#### Provided material

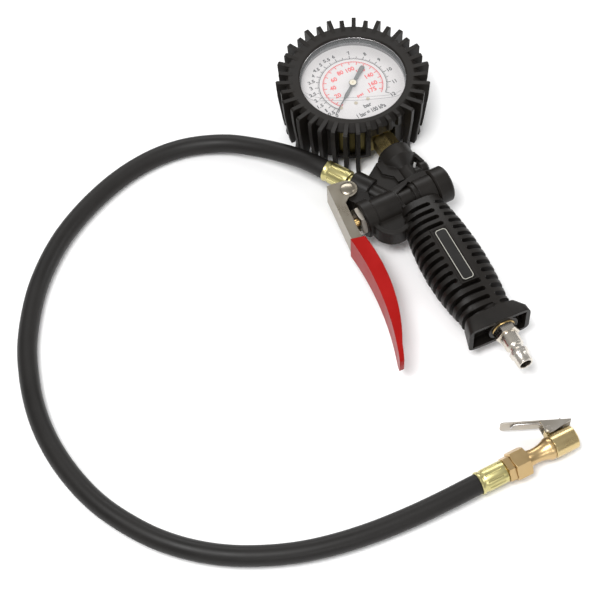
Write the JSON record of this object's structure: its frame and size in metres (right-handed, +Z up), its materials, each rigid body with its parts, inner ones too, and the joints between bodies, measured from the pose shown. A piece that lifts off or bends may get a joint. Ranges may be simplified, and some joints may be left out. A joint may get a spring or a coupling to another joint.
{
  "type": "tyre inflator with gauge",
  "caption": "Pistol-grip tyre inflator with a dial pressure gauge in a ribbed boot, a squeeze lever, a rubber hose and a clip-on chuck with a thumb lever.",
  "frame": {"origin": "below the middle of the gun and gauge, on the plane that the tool lies on; the hose and chuck are left out of that middle", "axes": "+Z up, out of the dial's face; +Y along the gauge stem towards the gauge; the cross-bore of the valve runs along X, with the trigger at -X and the end cap at +X"},
  "size_m": [0.3369, 0.34, 0.0441],
  "materials": {
    "nylon_black": "moulded, fine grain",
    "label_film": "printed film, blank",
    "rubber_black": "moulded rubber",
    "hose_rubber": "smooth extruded rubber",
    "vinyl_red": "dipped vinyl, satin",
    "nickel_plate": "bright nickel plate",
    "brass_plain": "turned",
    "brass_yellow": "crimped, bright",
    "brass_tan": "turned, satin",
    "brass_dark": "turned, worn",
    "spring_steel": "drawn wire",
    "case_paint": "black paint",
    "chrome_bezel": "polished",
    "dial_white": "matt white paint",
    "pointer_black": "matt black paint",
    "clear_window": "clear"
  },
  "bodies": {
    "gun": {"body_moulding": "nylon_black", "end_cap": "nylon_black", "gland_nut": "nickel_plate", "stem_seal": "rubber_black", "valve_spring": "spring_steel", "lever_pin": "nickel_plate", "label_plate": "label_film", "inlet_insert": "brass_plain", "inlet_plug": "nickel_plate", "gauge_stem": "brass_plain", "gauge_case": "case_paint", "movement_frame": "brass_plain", "movement_screws": "brass_plain", "bourdon_tube": "brass_plain", "tube_link": "brass_plain", "hair_spring": "spring_steel", "dial_plate": "dial_white", "dial_screws": "brass_plain", "spacer_ring": "chrome_bezel", "gauge_window": "clear_window", "window_gasket": "rubber_black", "bezel_ring": "chrome_bezel", "gauge_boot": "rubber_black", "gun_hose_tail": "brass_plain", "gun_ferrule": "brass_yellow", "hose": "hose_rubber", "chuck_ferrule": "brass_yellow", "chuck_hose_tail": "brass_tan", "chuck_body": "brass_tan", "chuck_barrel": "brass_dark", "chuck_seal": "rubber_black", "chuck_core_pin": "brass_plain", "chuck_lever_pin": "nickel_plate", "chuck_lever_spring": "spring_steel"},
    "trigger": {"trigger_lever": "nickel_plate", "lever_sleeve": "vinyl_red"},
    "valve": {"valve_stem": "brass_plain", "piston_seals": "rubber_black"},
    "sector": {"sector_gear": "brass_plain"},
    "needle": {"pointer_shaft": "brass_plain", "pointer": "pointer_black"},
    "chuck_clip": {"chuck_lever": "nickel_plate"}
  },
  "joints": [
    {"name": "trigger_pivot", "type": "hinge", "parent": "gun", "child": "trigger", "pos_m": [-0.03, 0.0195, 0.021], "axis": [0, 0, 1], "range_deg": [0, 7], "stiffness_Nm_per_rad": 1.5},
    {"name": "valve_slide", "type": "slide", "parent": "gun", "child": "valve", "axis": [1, 0, 0], "range_m": [0, 0.0028], "deforming": ["valve_spring"]},
    {"name": "sector_pivot", "type": "hinge", "parent": "gun", "child": "sector", "pos_m": [0.012, 0.0691, 0.021], "axis": [0, 0, 1], "range_deg": [0, 30]},
    {"name": "needle_pivot", "type": "hinge", "parent": "gun", "child": "needle", "pos_m": [0.012, 0.0895, 0.035], "axis": [0, 0, 1], "range_deg": [-270, 0], "deforming": ["hair_spring"]},
    {"name": "chuck_lever_pivot", "type": "hinge", "parent": "gun", "child": "chuck_clip", "pos_m": [-0.0035, -0.1811, 0.008], "axis": [0, 0, 1], "range_deg": [0, 22], "stiffness_Nm_per_rad": 0.15, "deforming": ["chuck_lever_spring"]}
  ],
  "couplings": [
    {"joint": "valve_slide", "follows": "trigger_pivot", "m_per_rad": 0.0222},
    {"joint": "needle_pivot", "follows": "sector_pivot", "ratio": -9}
  ]
}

########

Written problem: Every line of the data above should be reproduced word for word.

Result:
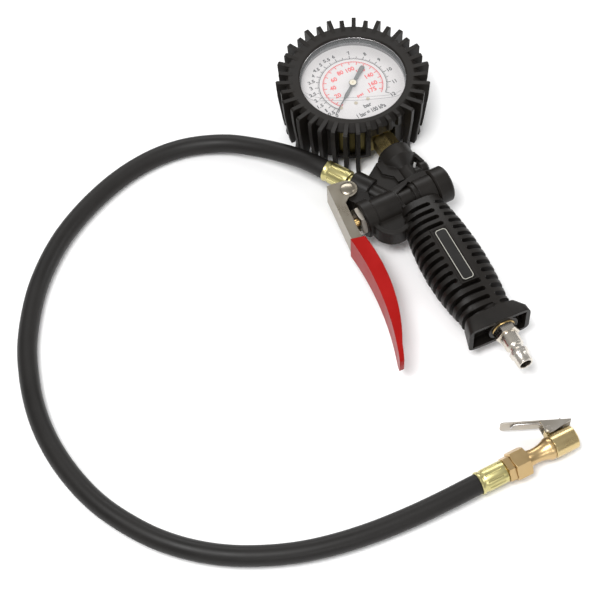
Write the JSON record of this object's structure: its frame and size in metres (right-handed, +Z up), its materials, each rigid body with its parts, inner ones too, and the joints between bodies, measured from the pose shown. A piece that lifts off or bends may get a joint. Ranges may be simplified, and some joints may be left out. A joint may get a spring or a coupling to another joint.
{
  "type": "tyre inflator with gauge",
  "caption": "Pistol-grip tyre inflator with a dial pressure gauge in a ribbed boot, a squeeze lever, a rubber hose and a clip-on chuck with a thumb lever.",
  "frame": {"origin": "below the middle of the gun and gauge, on the plane that the tool lies on; the hose and chuck are left out of that middle", "axes": "+Z up, out of the dial's face; +Y along the gauge stem towards the gauge; the cross-bore of the valve runs along X, with the trigger at -X and the end cap at +X"},
  "size_m": [0.3369, 0.34, 0.0441],
  "materials": {
    "nylon_black": "moulded, fine grain",
    "label_film": "printed film, blank",
    "rubber_black": "moulded rubber",
    "hose_rubber": "smooth extruded rubber",
    "vinyl_red": "dipped vinyl, satin",
    "nickel_plate": "bright nickel plate",
    "brass_plain": "turned",
    "brass_yellow": "crimped, bright",
    "brass_tan": "turned, satin",
    "brass_dark": "turned, worn",
    "spring_steel": "drawn wire",
    "case_paint": "black paint",
    "chrome_bezel": "polished",
    "dial_white": "matt white paint",
    "pointer_black": "matt black paint",
    "clear_window": "clear"
  },
  "bodies": {
    "gun": {"body_moulding": "nylon_black", "end_cap": "nylon_black", "gland_nut": "nickel_plate", "stem_seal": "rubber_black", "valve_spring": "spring_steel", "lever_pin": "nickel_plate", "label_plate": "label_film", "inlet_insert": "brass_plain", "inlet_plug": "nickel_plate", "gauge_stem": "brass_plain", "gauge_case": "case_paint", "movement_frame": "brass_plain", "movement_screws": "brass_plain", "bourdon_tube": "brass_plain", "tube_link": "brass_plain", "hair_spring": "spring_steel", "dial_plate": "dial_white", "dial_screws": "brass_plain", "spacer_ring": "chrome_bezel", "gauge_window": "clear_window", "window_gasket": "rubber_black", "bezel_ring": "chrome_bezel", "gauge_boot": "rubber_black", "gun_hose_tail": "brass_plain", "gun_ferrule": "brass_yellow", "hose": "hose_rubber", "chuck_ferrule": "brass_yellow", "chuck_hose_tail": "brass_tan", "chuck_body": "brass_tan", "chuck_barrel": "brass_dark", "chuck_seal": "rubber_black", "chuck_core_pin": "brass_plain", "chuck_lever_pin": "nickel_plate", "chuck_lever_spring": "spring_steel"},
    "trigger": {"trigger_lever": "nickel_plate", "lever_sleeve": "vinyl_red"},
    "valve": {"valve_stem": "brass_plain", "piston_seals": "rubber_black"},
    "sector": {"sector_gear": "brass_plain"},
    "needle": {"pointer_shaft": "brass_plain", "pointer": "pointer_black"},
    "chuck_clip": {"chuck_lever": "nickel_plate"}
  },
  "joints": [
    {"name": "trigger_pivot", "type": "hinge", "parent": "gun", "child": "trigger", "pos_m": [-0.03, 0.0195, 0.021], "axis": [0, 0, 1], "range_deg": [0, 7], "stiffness_Nm_per_rad": 1.5},
    {"name": "valve_slide", "type": "slide", "parent": "gun", "child": "valve", "axis": [1, 0, 0], "range_m": [0, 0.0028], "deforming": ["valve_spring"]},
    {"name": "sector_pivot", "type": "hinge", "parent": "gun", "child": "sector", "pos_m": [0.012, 0.0691, 0.021], "axis": [0, 0, 1], "range_deg": [0, 30]},
    {"name": "needle_pivot", "type": "hinge", "parent": "gun", "child": "needle", "pos_m": [0.012, 0.0895, 0.035], "axis": [0, 0, 1], "range_deg": [-270, 0], "deforming": ["hair_spring"]},
    {"name": "chuck_lever_pivot", "type": "hinge", "parent": "gun", "child": "chuck_clip", "pos_m": [-0.0035, -0.1811, 0.008], "axis": [0, 0, 1], "range_deg": [0, 22], "stiffness_Nm_per_rad": 0.15, "deforming": ["chuck_lever_spring"]}
  ],
  "couplings": [
    {"joint": "valve_slide", "follows": "trigger_pivot", "m_per_rad": 0.0222},
    {"joint": "needle_pivot", "follows": "sector_pivot", "ratio": -9}
  ]
}